Information provided ->
━━━━━━

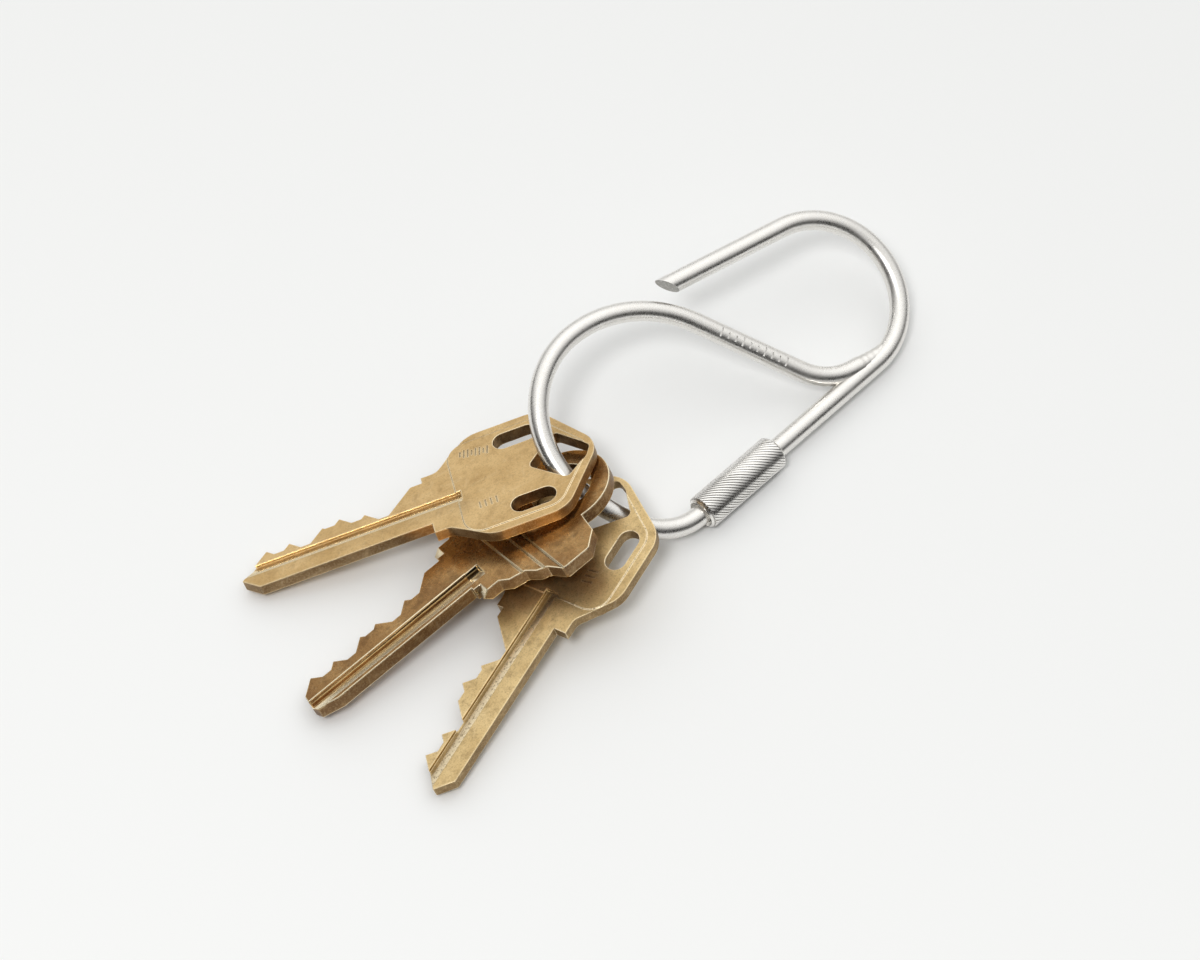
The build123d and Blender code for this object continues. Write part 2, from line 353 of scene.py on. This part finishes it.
def knurled_sleeve():
    """A tube with fine slanting grooves: a fluted bar, twisted, turned down at its ends and bored."""
    sides = KNURL_STARTS * KNURL_SIDES
    clear()
    bpy.ops.mesh.primitive_cylinder_add(
        vertices=sides, radius=SLEEVE_R, depth=SLEEVE_L, end_fill_type="NGON"
    )
    sleeve = bpy.context.object
    sleeve.name = "knurled_sleeve"
    edit(sleeve)
    bpy.ops.object.mode_set(mode="OBJECT")
    for point in sleeve.data.vertices:
        turn = turn_about_z(point.co)
        share = (turn / (2 * pi) * KNURL_STARTS) % 1
        if share < KNURL_GROOVE:
            inward = 1 - KNURL_DEPTH / SLEEVE_R
            point.co.x *= inward
            point.co.y *= inward
    edit(sleeve)
    for number in range(1, KNURL_STEPS):
        height = SLEEVE_L * (number / KNURL_STEPS - 0.5)
        bpy.ops.mesh.select_all(action="SELECT")
        bpy.ops.mesh.bisect(plane_co=(0, 0, height), plane_no=(0, 0, 1))
    clear()
    wind = radians(KNURL_TURN)
    apply_modifier(sleeve, "SIMPLE_DEFORM", deform_method="TWIST", deform_axis="Z", angle=wind)
    carve(sleeve, end_cone(1))
    carve(sleeve, end_cone(-1))
    carve(sleeve, sleeve_bore())
    middle = Matrix.Translation(ROD + Vector((SLEEVE_L / 2, 0, 0)))
    move_mesh(sleeve, middle @ Matrix.Rotation(pi / 2, 4, "Y"))
    return sleeve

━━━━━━

Your goal ->
Copy out the full listing exactly.

Exercise output ->
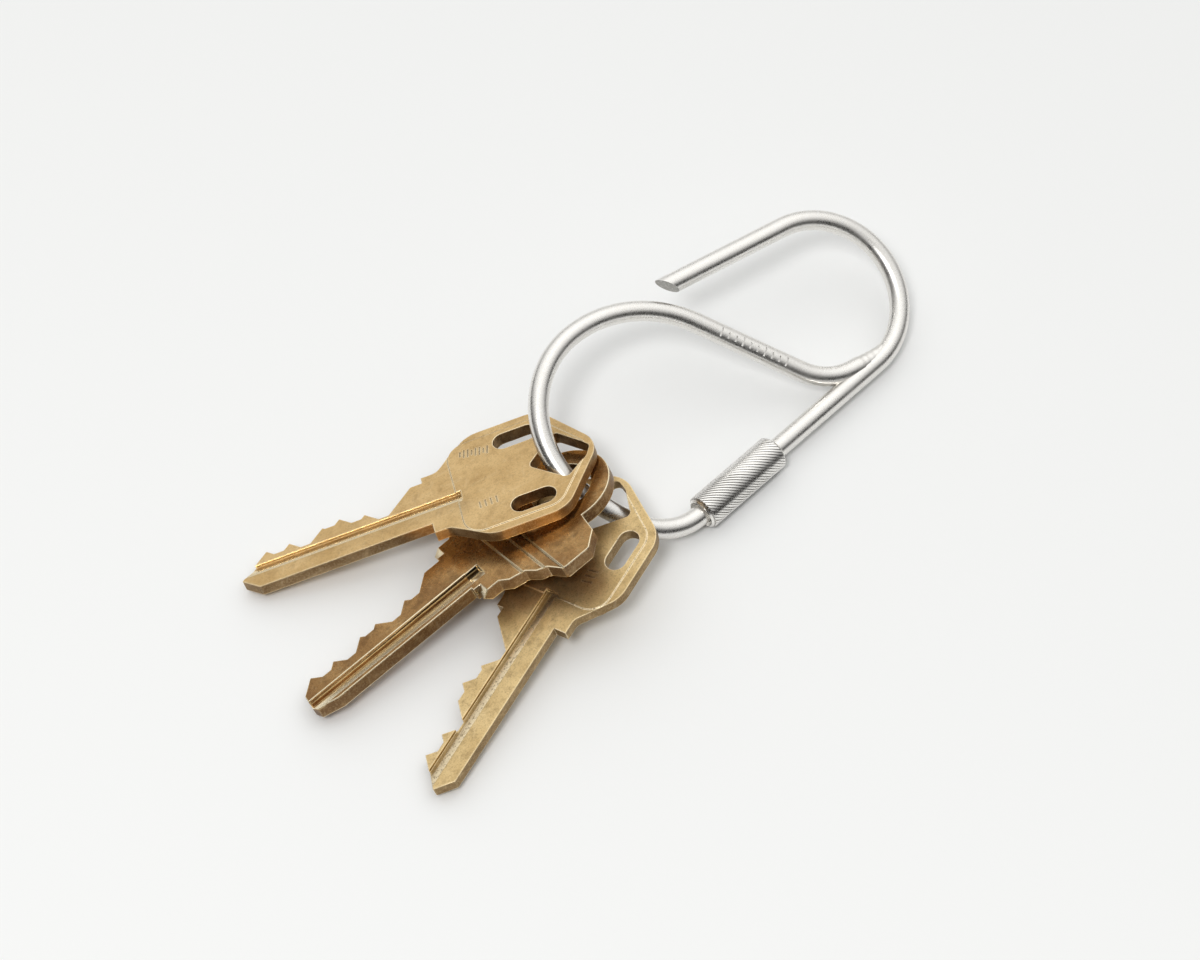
The build123d and Blender code for this object continues. Write part 2, from line 353 of scene.py on. This part finishes it.
def knurled_sleeve():
    """A tube with fine slanting grooves: a fluted bar, twisted, turned down at its ends and bored."""
    sides = KNURL_STARTS * KNURL_SIDES
    clear()
    bpy.ops.mesh.primitive_cylinder_add(
        vertices=sides, radius=SLEEVE_R, depth=SLEEVE_L, end_fill_type="NGON"
    )
    sleeve = bpy.context.object
    sleeve.name = "knurled_sleeve"
    edit(sleeve)
    bpy.ops.object.mode_set(mode="OBJECT")
    for point in sleeve.data.vertices:
        turn = turn_about_z(point.co)
        share = (turn / (2 * pi) * KNURL_STARTS) % 1
        if share < KNURL_GROOVE:
            inward = 1 - KNURL_DEPTH / SLEEVE_R
            point.co.x *= inward
            point.co.y *= inward
    edit(sleeve)
    for number in range(1, KNURL_STEPS):
        height = SLEEVE_L * (number / KNURL_STEPS - 0.5)
        bpy.ops.mesh.select_all(action="SELECT")
        bpy.ops.mesh.bisect(plane_co=(0, 0, height), plane_no=(0, 0, 1))
    clear()
    wind = radians(KNURL_TURN)
    apply_modifier(sleeve, "SIMPLE_DEFORM", deform_method="TWIST", deform_axis="Z", angle=wind)
    carve(sleeve, end_cone(1))
    carve(sleeve, end_cone(-1))
    carve(sleeve, sleeve_bore())
    middle = Matrix.Translation(ROD + Vector((SLEEVE_L / 2, 0, 0)))
    move_mesh(sleeve, middle @ Matrix.Rotation(pi / 2, 4, "Y"))
    return sleeve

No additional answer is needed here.